+++ DATA FOR PROCESSING

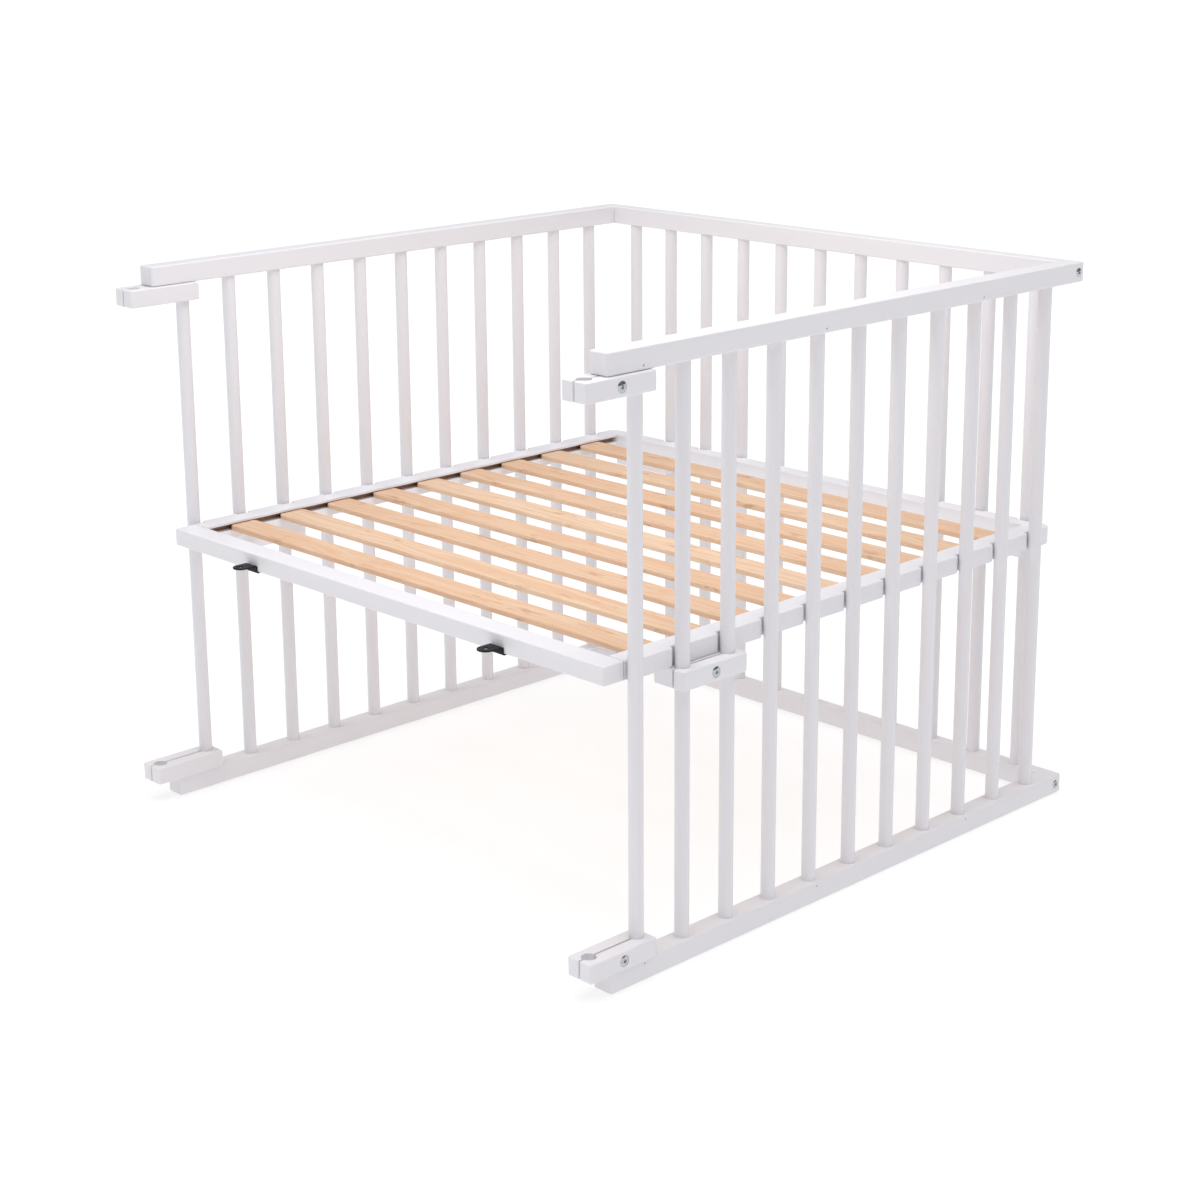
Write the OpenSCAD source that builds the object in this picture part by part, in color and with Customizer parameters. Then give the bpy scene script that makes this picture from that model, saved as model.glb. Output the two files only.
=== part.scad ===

++++++
+++ DATA FOR PROCESSING

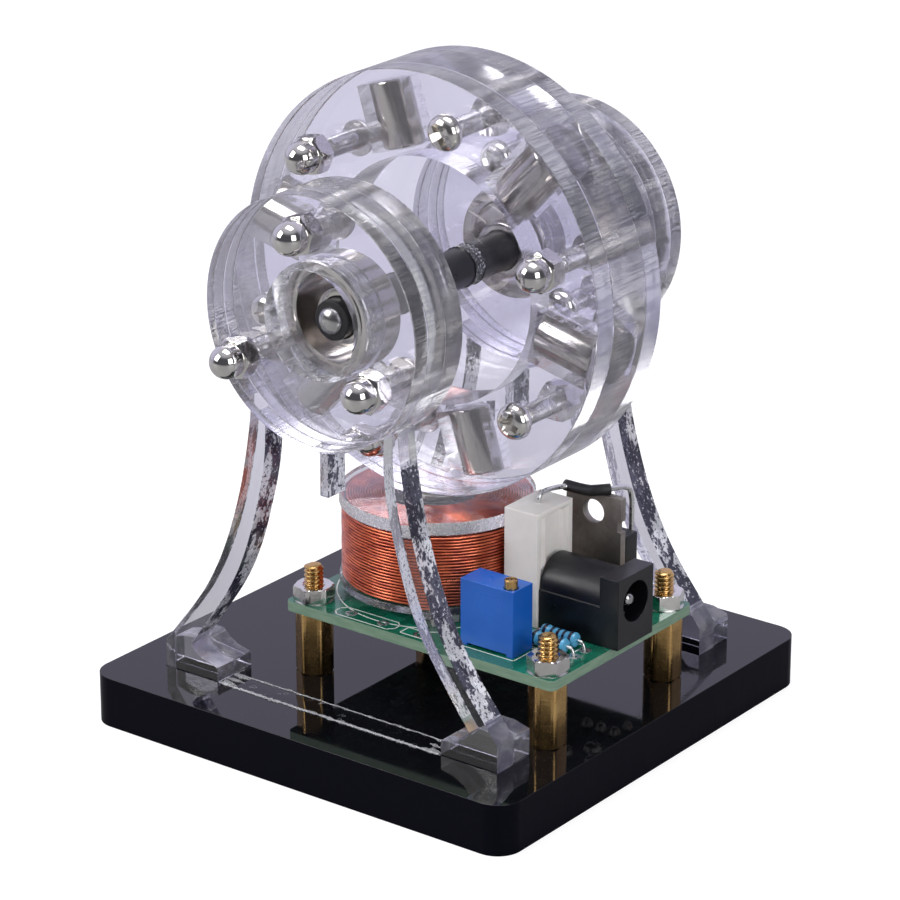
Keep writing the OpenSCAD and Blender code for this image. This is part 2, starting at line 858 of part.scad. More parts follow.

++++++
+++ DATA FOR PROCESSING

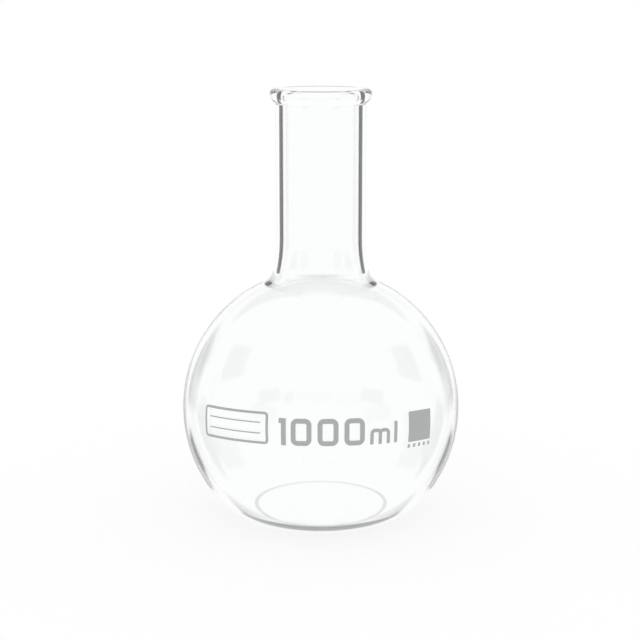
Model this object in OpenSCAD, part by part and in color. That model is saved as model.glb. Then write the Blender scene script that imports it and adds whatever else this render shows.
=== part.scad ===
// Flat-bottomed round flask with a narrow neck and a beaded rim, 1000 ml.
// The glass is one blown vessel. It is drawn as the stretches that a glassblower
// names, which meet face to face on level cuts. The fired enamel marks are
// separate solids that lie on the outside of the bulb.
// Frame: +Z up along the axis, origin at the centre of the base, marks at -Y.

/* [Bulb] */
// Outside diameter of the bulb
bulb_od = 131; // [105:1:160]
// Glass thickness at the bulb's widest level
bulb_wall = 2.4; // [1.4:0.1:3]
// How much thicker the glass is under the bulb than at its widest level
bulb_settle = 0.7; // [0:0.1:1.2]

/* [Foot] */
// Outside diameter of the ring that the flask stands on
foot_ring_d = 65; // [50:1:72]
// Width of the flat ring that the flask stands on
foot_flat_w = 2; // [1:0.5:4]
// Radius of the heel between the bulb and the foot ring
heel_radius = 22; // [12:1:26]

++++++

§ GIVEN INSTRUCTION
Exactly the lines from the line containing "Model this object" to the line containing "heel_radius = 22; // [12:1:26]", both included, are to be set down; no other line belongs in the answer.

§ EXERCISE ANSWER
Model this object in OpenSCAD, part by part and in color. That model is saved as model.glb. Then write the Blender scene script that imports it and adds whatever else this render shows.
=== part.scad ===
// Flat-bottomed round flask with a narrow neck and a beaded rim, 1000 ml.
// The glass is one blown vessel. It is drawn as the stretches that a glassblower
// names, which meet face to face on level cuts. The fired enamel marks are
// separate solids that lie on the outside of the bulb.
// Frame: +Z up along the axis, origin at the centre of the base, marks at -Y.

/* [Bulb] */
// Outside diameter of the bulb
bulb_od = 131; // [105:1:160]
// Glass thickness at the bulb's widest level
bulb_wall = 2.4; // [1.4:0.1:3]
// How much thicker the glass is under the bulb than at its widest level
bulb_settle = 0.7; // [0:0.1:1.2]

/* [Foot] */
// Outside diameter of the ring that the flask stands on
foot_ring_d = 65; // [50:1:72]
// Width of the flat ring that the flask stands on
foot_flat_w = 2; // [1:0.5:4]
// Radius of the heel between the bulb and the foot ring
heel_radius = 22; // [12:1:26]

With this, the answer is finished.